Destaco aqui o trecho em questão:
“Eu sou um fantasma, e o senhor, um homem de negócios. O senhor será perpetuamente diretor de teatro e eu, um pobre ator, que não teve sucesso, apesar de algum talento que se lhe queira reconhecer. Eu preciso ganhar meu pão, preciso comer, eis minha situação. Eu invoco a amizade que me testemunhou e que já passou para o limbo de suas antigas preocupações. Só lhe peço trabalho. Dê-me qualquer coisa para fazer, não importa o que: um papel, um lugar no seu escritório, até mesmo um emprego de varredor público. Cuspo no meu espírito (…) As preocupações, a fome talvez, provocam maus sonhos (…)” (Carta sem data de Antonin Artaud a Jacques Hébertot).
Através das palavras de Antonin Artaud é possível refletir a respeito do papel do artista em uma sociedade que, diversas vezes, acredita ser vantajoso jogá-lo à própria sorte diante da corrente inconstante que rege a vida.

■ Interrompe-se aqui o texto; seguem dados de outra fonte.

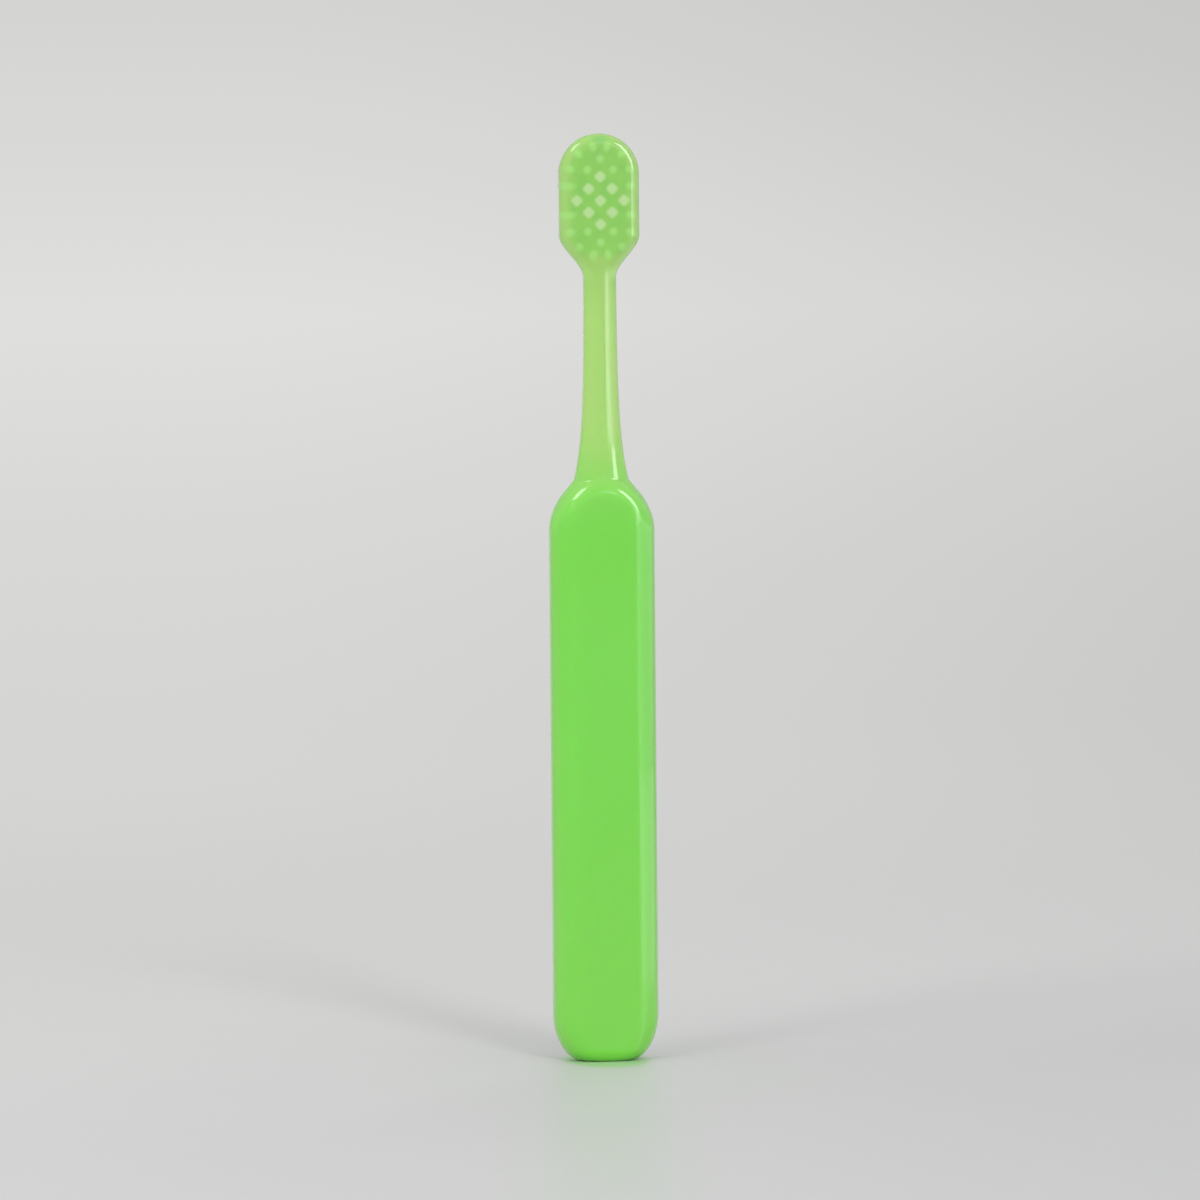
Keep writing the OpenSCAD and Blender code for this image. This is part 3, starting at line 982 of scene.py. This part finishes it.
# %% The backdrop's own brightness
LEVELS = {0.0: (213, 213, 212), 0.15: (215, 215, 213), 0.5: (223, 223, 221), 1.0: (211, 211, 210)}
LEVELS_HEIGHT = 0.25              # the height in metres at which the levels end
RIGHT_START, RIGHT_FADE = -0.15, 0.55     # where the darker right side sets in, in metres
FAR_START, FAR_FADE = 0.15, 0.65          # where the sheet turns into the backdrop
stops = [(place, colour(*level)[:3]) for place, level in LEVELS.items()]
height_tone = where.node("ShaderNodeValToRGB", {"stops": stops}, {0: z / LEVELS_HEIGHT})
side_tone = blend(ramp(run, RIGHT_START, RIGHT_FADE), colour(255, 255, 255), colour(237, 237, 237))
tone = where.node("ShaderNodeMix", {"data_type": "RGBA", "blend_type": "MULTIPLY"},
                  {0: 1.0, 6: height_tone, 7: side_tone}, out=2)
seen = clamp(sum(where.node("ShaderNodeLightPath", {}, {}, out=f"Is {kind} Ray")
                 for kind in ("Camera", "Glossy", "Transmission")))
glow = where.node("ShaderNodeEmission", {}, {"Color": tone, "Strength": 1.0})
far = ramp(y, FAR_START, FAR_FADE)
plain = Wire(floor_material.node_tree, shader.outputs[0])
both = where.node("ShaderNodeMixShader", {}, {0: seen * far, 1: plain, 2: glow})
floor_end = next(n for n in floor_material.node_tree.nodes if n.type == "OUTPUT_MATERIAL")
floor_material.node_tree.links.new(both.socket, floor_end.inputs["Surface"])
print("backdrop is ready")

# %% [markdown]
# Four softboxes light the scene: two in front, which draw the two soft shadows, a large one
# at the left and one behind. The others are only mirrored in the gloss, like the cards and
# strips that a photographer sets round a shiny thing. Those on the right draw the long
# highlight on the neck, the arcs of the rims and the pale band down the handle's side. The
# one at the top left draws the short arcs on the left of the head and of the handle's top.

# %% Lights
WORLD_STRENGTH = 0.85
MIDDLE = (0, 0, 0.1)              # what most lamps look at
FOOT_EDGE = (0, 0, 0.0235)        # what the foot's own card looks at


def softbox(name, azimuth, elevation, distance, wide, tall, watts, lights=False, aim=MIDDLE):
    """An area light that looks at the brush. It either lights it or is only mirrored in it."""
    a, e = radians(azimuth), radians(elevation)
    towards = Vector((sin(a) * cos(e), -cos(a) * cos(e), sin(e)))
    data = bpy.data.lights.new(name, "AREA")
    data.shape = "RECTANGLE"
    data.size, data.size_y, data.energy = wide, tall, watts
    lamp = bpy.data.objects.new(name, data)
    lamp.visible_camera, lamp.visible_diffuse, lamp.visible_glossy = False, lights, not lights
    lamp.location = Vector(aim) + towards * distance
    lamp.rotation_euler = towards.to_track_quat("Z", "Y").to_euler()
    bpy.context.scene.collection.objects.link(lamp)


softbox("front_right_light", 14, 23, 1.7, 0.35, 0.35, 9.5, lights=True)
softbox("front_left_light", -43, 28, 1.7, 0.45, 0.45, 4.5, lights=True)
softbox("left_light", -75, 6, 1.4, 1.5, 1.0, 3, lights=True)
softbox("back_light", 160, 35, 1.5, 0.6, 0.5, 2.5, lights=True)
softbox("right_box", 48, 30, 1.2, 0.4, 0.62, 3.7)
softbox("right_mid_box", 46, 11, 1.25, 0.3, 0.2, 0.75)
softbox("right_strip_near", 34, 2, 1.25, 0.4, 0.16, 0.46)
softbox("right_strip_mid", 52, 2, 1.25, 0.4, 0.16, 0.14)
softbox("right_strip_far", 72, 1, 1.25, 0.5, 0.16, 0.06)
softbox("right_low_card", 70, -3, 0.7, 1.12, 0.12, 0.28)
softbox("right_foot_card", 70, 0, 0.14, 0.2, 0.045, 0.019, aim=FOOT_EDGE)
softbox("top_left_box", -64, 52, 1.2, 0.36, 0.34, 1.8)
world = bpy.data.worlds.new("world")
world.use_nodes = True
background = world.node_tree.nodes["Background"]
background.inputs["Color"].default_value = (1, 1, 1, 1)
background.inputs["Strength"].default_value = WORLD_STRENGTH
bpy.context.scene.world = world
bpy.context.scene.view_settings.view_transform = "Standard"
print("lights are ready")

# %% Finish
low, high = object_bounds()
print("CAD box in mm:", [round(v / MM, 2) for v in (*cad_low, *cad_high)])
print("visual box in mm:", [round(v / MM, 2) for v in (*low, *high)])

O trecho em questão não serve de ponto final, tão pouco representa um hiato na trajetória do artista. Através das palavras de Antonin Artaud é possível refletir a respeito do papel do artista em uma sociedade que, diversas vezes, acredita ser vantajoso jogá-lo à própria sorte diante da corrente inconstante que rege a vida. Se o fracasso é condição indispensável àqueles que almejam o sucesso, na trajetória artística a impossibilidade, aliada aos empecilhos orquestrados pela nossa burocrática condição passiva, é uma espécie de “estado permanente de trabalho”.
Sim, o trabalho artístico pressupõe a não realização, é preciso lidar com isso para se levar qualquer plano adiante. Somos submetidos a um aborto eminente sempre que nos propomos à criação. Por isso, por diversas vezes, o trabalho do artista não passa de juntar migalhas diante do impossível. Mas a quem servem essas migalhas distribuídas em tom de caridade?
Em sua peça mais famosa, O Rei da Vela, Oswald de Andrade utiliza-se do personagem Pinote, um escritor, para abordar a questão. Segundo a Abelardo I, ao comentar sobre a personagem, é preciso deixar os intelectuais e artistas à míngua, afinal, o ofício do conhecimento pressupõe revolta, além disso a burguesia precisa de lacaios astutos, como bem define o Rei da Vela.
Tanto o “Momo” francês quanto o “bufão” tupiniquim estavam submetidos a forças que ainda hoje encontram-se em evidência. Forças ocultas, que na maioria das vezes utilizam-se de meios legais e imorais para controlar, vilipendiar e sucatear a condição do artista diante da sociedade. Ao artista, diante do cenário absurdo, cabe mais uma vez a insubordinação, esse traço anarquista e libertário da personalidade de qualquer criador. Prova disso é, por exemplo, o incontrolável aumento de iniciativas artísticas independentes: de espetáculos a livros recém-lançados.
O detrimento do artista não é próprio de nosso tempo, sobram exemplos na história de homens transtornados, consumidos por uma chama que não cessa diante de um mundo frígido que não a compreende. Estamos fatigados de migalhas jogadas a esmo, seja por desdém ou por controle. A república dos pombos precisa se atentar aos restos que tem devorado enquanto banquete.
O artista não precisa de favores, mas anda carecendo de possibilidade e coragem para se livrar das amarras às quais está submetido.O único patrão a quem servimos é o delírio, e sua única exigência é o comprometimento irrestrito com os seus encantos. Aqui, com a barriga cheia e o espírito vazio, continuamos a vasculhar migalhas disformes ao invés de saquearmos os obscenos jantares do poder. Até quando resistiremos de pé diante desse anêmico cenário?
A resposta para questão não se encontra nas palavras de Artaud e de Oswald, mas sim na decisão que tomaremos diante da mão que nos alimenta com suas sobras.
Qual carne seu dente rasgará daqui pra frente?